Monday, 3 August 2015: 5:30 PM
Republic Ballroom AB (Sheraton Boston )
A series of systematic two-dimensional numerical experiments have been conducted to investigate dynamical and physical processes on orographic precipitation (OP). Variations in both basic flow speed (U) and convective available potential energy (CAPE) are considered in a conditionally unstable uniform flow. The three moist flow regimes that were identified in Chu and Lin have been reproduced using the Cloud Model 1 (CM1). In addition, Regime IV is identified with stationary convective/stratiform precipitation over the mountain, without having any significant mid to upper-level downstream wave breaking when U exceeds 35 m s-1. When U is pushed further, a stationary convective precipitation regime appears, however this might be due to growing numerical instabilities associated with high wind stress in the simulations.
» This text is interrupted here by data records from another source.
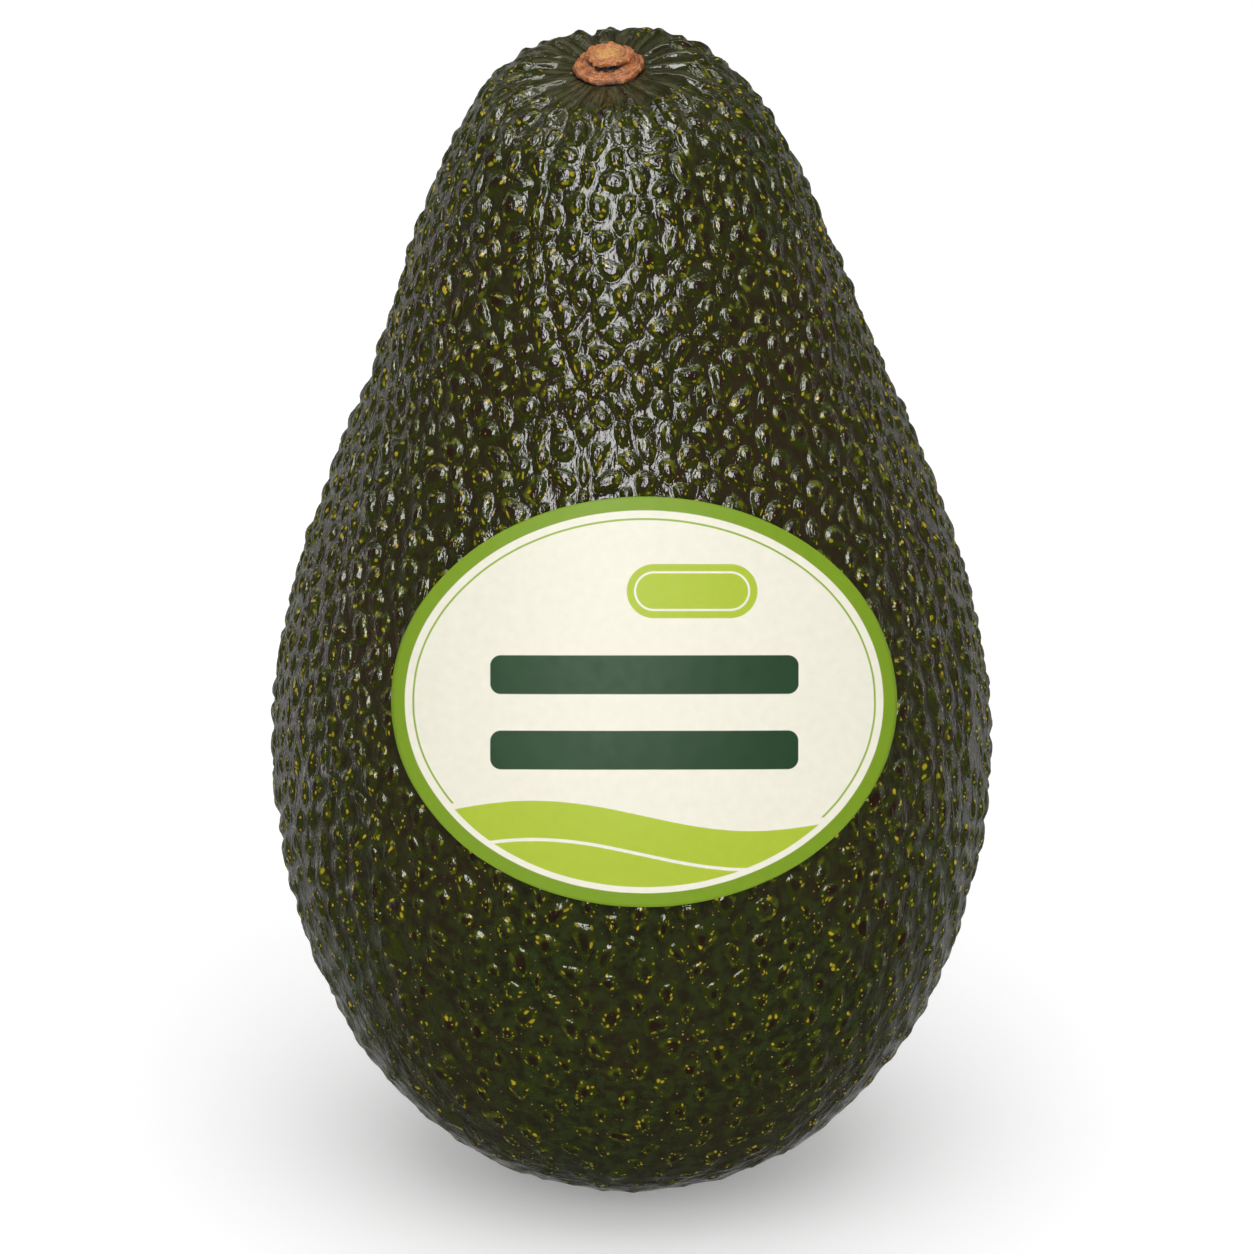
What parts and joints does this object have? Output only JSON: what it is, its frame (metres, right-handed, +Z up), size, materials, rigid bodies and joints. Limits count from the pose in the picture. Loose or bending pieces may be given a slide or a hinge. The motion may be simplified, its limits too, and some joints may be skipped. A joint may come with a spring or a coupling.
{
  "type": "avocado",
  "caption": "Whole ripe avocado standing on its broad end, with a pebbled dark green skin, a woody stem button in a shallow hollow, and an oval sticker on its front.",
  "frame": {"origin": "centre of the small flat spot that the fruit rests on, at its lowest point", "axes": "+Z up, from the broad end to the stem end; -Y to the front, where the sticker is; +X to the right seen from the front"},
  "size_m": [0.063, 0.0636, 0.1053],
  "materials": {
    "avocado_skin": "pebbled waxy skin, half gloss",
    "dry_stem_wood": "dry, cracked, matt",
    "label_film": "printed sticker, smooth, half gloss"
  },
  "bodies": {
    "root": {"fruit": "avocado_skin", "stem_button": "dry_stem_wood", "label": "label_film"}
  },
  "joints": []
}
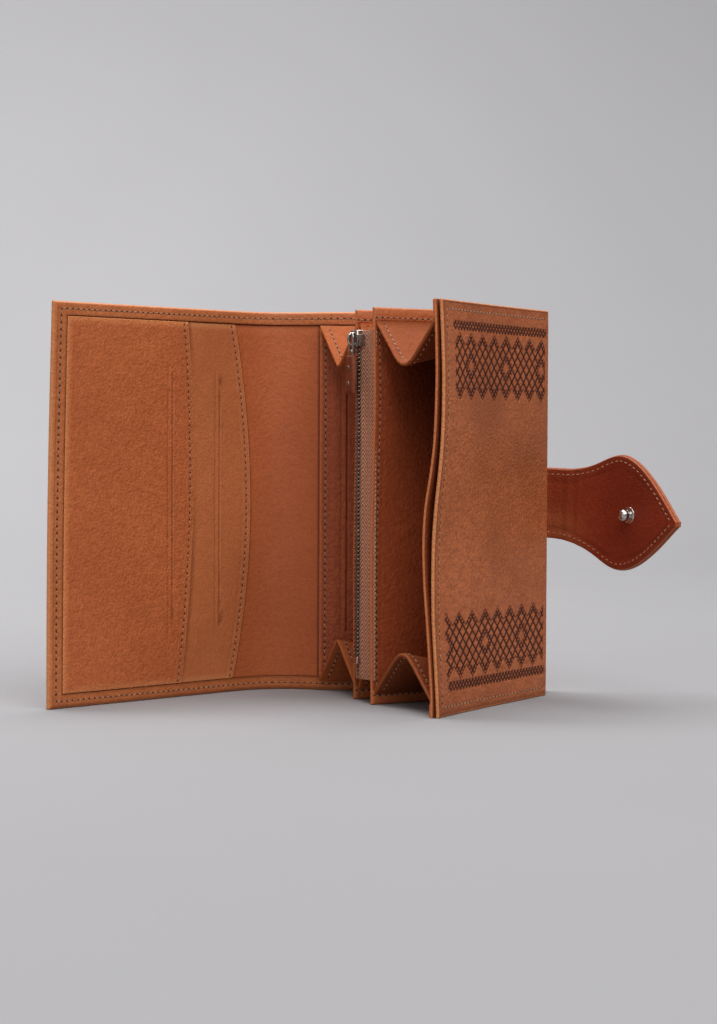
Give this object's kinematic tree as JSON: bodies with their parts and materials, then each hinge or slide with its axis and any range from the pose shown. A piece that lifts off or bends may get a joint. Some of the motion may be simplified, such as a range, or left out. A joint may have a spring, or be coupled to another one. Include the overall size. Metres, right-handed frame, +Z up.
{
  "type": "long wallet",
  "caption": "Flap wallet that stands open: card and note pockets, gusseted accordion with a zip coin pocket, and a snap closure tab.",
  "frame": {"origin": "on the bottom edge of the back panel's outer leather, 40 mm from the mouth edge of the back card pocket; the wallet stands on its short end", "axes": "+Z up, +X from the flap to the closure tab, +Y away from the pocket mouths"},
  "size_m": [0.2287, 0.0917, 0.145],
  "materials": {
    "outer_leather": "satin vegetable-tanned",
    "lining_leather": "smooth",
    "pocket_leather": "smooth",
    "gusset_leather": "thin, soft",
    "zip_tape": "woven",
    "zip_teeth": "satin",
    "nickel": "polished",
    "snap_metal": "polished"
  },
  "bodies": {
    "back": {"back_outer": "outer_leather", "back_lining": "lining_leather", "back_card_pocket": "pocket_leather", "base_strip": "outer_leather", "tab_anchor": "outer_leather"},
    "spine": {"spine_outer": "outer_leather", "spine_lining": "lining_leather"},
    "flap": {"flap_outer": "outer_leather", "flap_lining": "lining_leather", "flap_pocket_curved": "pocket_leather", "flap_pocket_large": "pocket_leather", "snap_socket": "snap_metal", "socket_rivet": "snap_metal"},
    "zip_left": {"zip_wall_left": "lining_leather"},
    "zip_right": {"zip_wall_right": "lining_leather"},
    "front": {"front_inner": "lining_leather", "front_outer": "outer_leather"},
    "zip_tape_left": {"zip_tape_left": "zip_tape"},
    "zip_tape_right": {"zip_tape_right": "zip_tape"},
    "zip_chain": {"zip_teeth_left": "zip_teeth", "zip_teeth_right": "zip_teeth", "zip_bottom_stop": "nickel", "zip_top_stop": "nickel"},
    "zip_slider": {"slider_body": "nickel", "slider_bridge": "nickel"},
    "zip_pull": {"pull_clamp": "nickel", "pull_strap": "outer_leather", "pull_rivet": "nickel"},
    "tab_neck": {"tab_neck_outer": "outer_leather", "tab_neck_lining": "lining_leather"},
    "tab_end": {"tab_end_outer": "outer_leather", "tab_end_lining": "lining_leather", "stud": "snap_metal", "stud_cap": "snap_metal"},
    "gusset_back_top_a": {"gusset_back_top_a": "gusset_leather"},
    "gusset_back_top_b": {"gusset_back_top_b": "gusset_leather"},
    "gusset_back_bottom_a": {"gusset_back_bottom_a": "gusset_leather"},
    "gusset_back_bottom_b": {"gusset_back_bottom_b": "gusset_leather"},
    "gusset_zip_top_a": {"gusset_zip_top_a": "gusset_leather"},
    "gusset_zip_top_b": {"gusset_zip_top_b": "gusset_leather"},
    "gusset_zip_bottom_a": {"gusset_zip_bottom_a": "gusset_leather"},
    "gusset_zip_bottom_b": {"gusset_zip_bottom_b": "gusset_leather"},
    "gusset_front_top_a": {"gusset_front_top_a": "gusset_leather"},
    "gusset_front_top_b": {"gusset_front_top_b": "gusset_leather"},
    "gusset_front_bottom_a": {"gusset_front_bottom_a": "gusset_leather"},
    "gusset_front_bottom_b": {"gusset_front_bottom_b": "gusset_leather"}
  },
  "joints": [
    {"name": "spine_fold", "type": "hinge", "parent": "back", "child": "spine", "pos_m": [-0.048, -0.0005, 0], "axis": [0, 0, 1], "range_deg": [0, 85.7]},
    {"name": "flap_fold", "type": "hinge", "parent": "spine", "child": "flap", "pos_m": [-0.0695, -0.00212, 0], "axis": [0, 0, 1], "range_deg": [-45, 49]},
    {"name": "zip_left_swing", "type": "hinge", "parent": "back", "child": "zip_left", "pos_m": [0.0445, -0.0061, 0], "axis": [0, 0, -1], "range_deg": [0, 19.42]},
    {"name": "zip_right_swing", "type": "hinge", "parent": "back", "child": "zip_right", "pos_m": [0.0445, -0.0103, 0], "axis": [0, 0, -1], "range_deg": [0, 30.82]},
    {"name": "front_swing", "type": "hinge", "parent": "back", "child": "front", "pos_m": [0.0445, -0.0149, 0], "axis": [0, 0, -1], "range_deg": [0, 58.72]},
    {"name": "gusset_back_top_a_fold", "type": "hinge", "parent": "back", "child": "gusset_back_top_a", "pos_m": [0.0445, -0.004, 0.14], "axis": [1, 0, 0], "range_deg": [0, 38.57]},
    {"name": "gusset_back_top_b_fold", "type": "hinge", "parent": "gusset_back_top_a", "child": "gusset_back_top_b", "pos_m": [0.0445, -0.004, 0.14], "axis": [-0.9686, -0.1549, -0.1944], "range_deg": [0, 82.32]},
    {"name": "gusset_back_bottom_a_fold", "type": "hinge", "parent": "back", "child": "gusset_back_bottom_a", "pos_m": [0.0445, -0.004, 0.005], "axis": [-1, 0, 0], "range_deg": [0, 38.57]},
    {"name": "gusset_back_bottom_b_fold", "type": "hinge", "parent": "gusset_back_bottom_a", "child": "gusset_back_bottom_b", "pos_m": [0.0445, -0.004, 0.005], "axis": [0.9686, 0.1549, -0.1944], "range_deg": [0, 82.32]},
    {"name": "gusset_zip_top_a_fold", "type": "hinge", "parent": "zip_left", "child": "gusset_zip_top_a", "pos_m": [0.0452, -0.00808, 0.14], "axis": [0.9432, 0.3322, 0], "range_deg": [0, 28.85]},
    {"name": "gusset_zip_top_b_fold", "type": "hinge", "parent": "gusset_zip_top_a", "child": "gusset_zip_top_b", "pos_m": [0.0452, -0.00808, 0.14], "axis": [-0.8929, -0.4155, -0.1732], "range_deg": [0, 58.07]},
    {"name": "gusset_zip_bottom_a_fold", "type": "hinge", "parent": "zip_left", "child": "gusset_zip_bottom_a", "pos_m": [0.0452, -0.00808, 0.005], "axis": [-0.9432, -0.3322, 0], "range_deg": [0, 28.85]},
    {"name": "gusset_zip_bottom_b_fold", "type": "hinge", "parent": "gusset_zip_bottom_a", "child": "gusset_zip_bottom_b", "pos_m": [0.0452, -0.00808, 0.005], "axis": [0.8929, 0.4155, -0.1732], "range_deg": [0, 58.07]},
    {"name": "gusset_front_top_a_fold", "type": "hinge", "parent": "zip_right", "child": "gusset_front_top_a", "pos_m": [0.04557, -0.0121, 0.14], "axis": [0.859, 0.512, 0], "range_deg": [0, 51.37]},
    {"name": "gusset_front_top_b_fold", "type": "hinge", "parent": "gusset_front_top_a", "child": "gusset_front_top_b", "pos_m": [0.04557, -0.0121, 0.14], "axis": [-0.6917, -0.6955, -0.1946], "range_deg": [0, 100.9]},
    {"name": "gusset_front_bottom_a_fold", "type": "hinge", "parent": "zip_right", "child": "gusset_front_bottom_a", "pos_m": [0.04557, -0.0121, 0.005], "axis": [-0.859, -0.512, 0], "range_deg": [0, 51.37]},
    {"name": "gusset_front_bottom_b_fold", "type": "hinge", "parent": "gusset_front_bottom_a", "child": "gusset_front_bottom_b", "pos_m": [0.04557, -0.0121, 0.005], "axis": [0.6917, 0.6955, -0.1946], "range_deg": [0, 100.9]},
    {"name": "zip_tape_left_fold", "type": "hinge", "parent": "zip_left", "child": "zip_tape_left", "pos_m": [-0.02577, -0.03085, 0], "axis": [0, 0, -1], "range_deg": [0, 60.32]},
    {"name": "zip_tape_right_fold", "type": "hinge", "parent": "zip_right", "child": "zip_tape_right", "pos_m": [-0.01949, -0.04845, 0], "axis": [0, 0, 1], "range_deg": [0, 71.26]},
    {"name": "zip_chain_turn", "type": "hinge", "parent": "zip_tape_right", "child": "zip_chain", "pos_m": [-0.02542, -0.04064, 0], "axis": [0, 0, -1], "range_deg": [0, 60.09]},
    {"name": "zip_slide", "type": "slide", "parent": "zip_chain", "child": "zip_slider", "axis": [0, 0, 1], "range_m": [-0.109, 0]},
    {"name": "pull_swing", "type": "hinge", "parent": "zip_slider", "child": "zip_pull", "pos_m": [-0.02805, -0.04158, 0.133], "axis": [0.3359, -0.9419, 0], "range_deg": [-75, 1.5]},
    {"name": "tab_root", "type": "hinge", "parent": "back", "child": "tab_neck", "pos_m": [0.0487, 0.0019, 0.0725], "axis": [-0.1253, 0, -0.9921], "range_deg": [-46, 44]},
    {"name": "tab_wrap", "type": "hinge", "parent": "tab_neck", "child": "tab_end", "pos_m": [0.06893, -0.01922, 0.06994], "axis": [-0.0349, 0.0871, -0.9956], "range_deg": [-8, 82]}
  ],
  "couplings": [
    {"joint": "zip_left_swing", "follows": "spine_fold", "ratio": 0.22637},
    {"joint": "zip_right_swing", "follows": "spine_fold", "ratio": 0.35939},
    {"joint": "front_swing", "follows": "spine_fold", "ratio": 0.68495},
    {"joint": "gusset_back_top_a_fold", "follows": "spine_fold", "ratio": 0.44978},
    {"joint": "gusset_back_top_b_fold", "follows": "spine_fold", "ratio": 0.96038},
    {"joint": "gusset_back_bottom_a_fold", "follows": "spine_fold", "ratio": 0.44978},
    {"joint": "gusset_back_bottom_b_fold", "follows": "spine_fold", "ratio": 0.96038},
    {"joint": "gusset_zip_top_a_fold", "follows": "spine_fold", "ratio": 0.3364},
    {"joint": "gusset_zip_top_b_fold", "follows": "spine_fold", "ratio": 0.67742},
    {"joint": "gusset_zip_bottom_a_fold", "follows": "spine_fold", "ratio": 0.3364},
    {"joint": "gusset_zip_bottom_b_fold", "follows": "spine_fold", "ratio": 0.67742},
    {"joint": "gusset_front_top_a_fold", "follows": "spine_fold", "ratio": 0.59916},
    {"joint": "gusset_front_top_b_fold", "follows": "spine_fold", "ratio": 1.1771},
    {"joint": "gusset_front_bottom_a_fold", "follows": "spine_fold", "ratio": 0.59916},
    {"joint": "gusset_front_bottom_b_fold", "follows": "spine_fold", "ratio": 1.1771},
    {"joint": "zip_tape_left_fold", "follows": "spine_fold", "ratio": 0.70362},
    {"joint": "zip_tape_right_fold", "follows": "spine_fold", "ratio": 0.8313},
    {"joint": "zip_chain_turn", "follows": "spine_fold", "ratio": 0.70095}
  ]
}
Larger precipitation accumulations are produced in Regime II (at 8 m s-1), particularly when the density current is balanced or dominated by the orographic and environmental forcings. Beyond this regime, convection is weakened as advection becomes very strong, thus leading to more stratiform precipitation. At higher wind speeds, the total precipitation maximum is shifted closer to the mountain peak. A weak bi-modal precipitation distribution is obtained on the downwind side of the mountain after 12 hours of the simulation. Time and spatial accumulated distributions of hydrometeors indicate that the most dominant microphysical processes are melting of graupel, auto-conversion of cloud water and accreation in producing precipitation. Preliminary sensitivity studies on CAPE, similar to the study of Chen and Lin, show differences in regime classification. As the updrafts are mainly driven by CAPE and convection is modulated by advection speed, larger precipitation accumulations tend to yield for larger CAPE and smaller U.